Sobre as chances de Trump passar algum tempo na prisão, em decorrência das acusações criminais que ele está enfrentando, Bernstein acredita que elas são "mínimas ou nulas”.
Mark Bederow, advogado de defesa e ex-promotor do gabinete da procuradoria distrital de Manhattan, disse ao Business Insider que réus primários, como o republicano, praticamente nunca são condenados à prisão por crimes não violentos e de baixa gravidade, como, por exemplo, os que Trump enfrenta atualmente em relação ao suposto pagamento “secreto” à Stormy Daniels.
“No estado de Nova York e em particular no condado de Nova York, é extraordinariamente raro que um homem de 70 e poucos anos, primeira prisão, que foi condenado por um crime não violento de baixa gravidade, seja encarcerado”, disse.
Outro debate que surgiu recentemente é sobre se a 14ª Emenda da Constituição dos EUA, especificamente a sua cláusula sobre insurreição, poderia potencialmente desqualificar Trump de concorrer nas eleições de 2024.
O debate surgiu após o indiciamento do ex-presidente no caso da suposta tentativa de mudar o resultado das eleições de 2020.
William Baude e Michael Stokes Paulsen, professores de direito e defensores dessa medida, argumentam em um artigo desenvolvido para a Universidade da Pensilvânia que as ações de Trump, especialmente as relacionadas ao seu suposto envolvimento no ato de pressionar o então vice-presidente Pence em 6 de janeiro de 2021, se enquadram na categoria de envolvimento em "insurreição ou rebelião" da emenda, e que, por isso, Trump estaria automaticamente inelegível para cargos públicos em caso de uma condenação.

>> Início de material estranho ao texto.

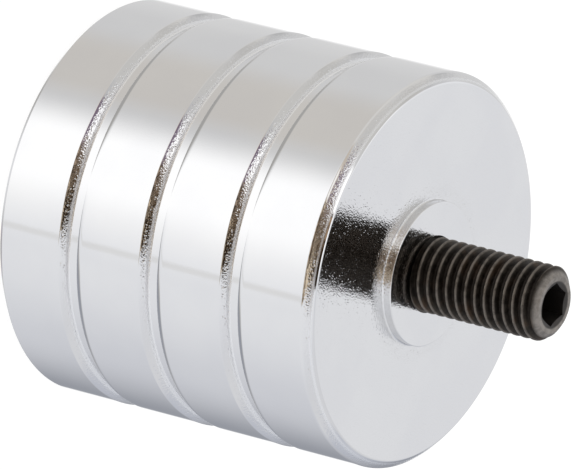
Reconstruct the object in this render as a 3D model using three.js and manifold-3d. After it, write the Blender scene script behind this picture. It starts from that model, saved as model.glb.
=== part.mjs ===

No entanto, os críticos dessa interpretação, como o professor da Faculdade de Direito de Stanford Michael McConnell, sustentam que a cláusula deve ser aplicada de forma restrita e que o sistema de justiça criminal, e não a emenda, deve ser o meio de desqualificar indivíduos envolvidos em insurreição. Ele afirmou ao site Politico que "os termos insurreição ou rebelião deveriam ser aplicados apenas aos levantes mais sérios contra o governo", como uma guerra civil, por exemplo.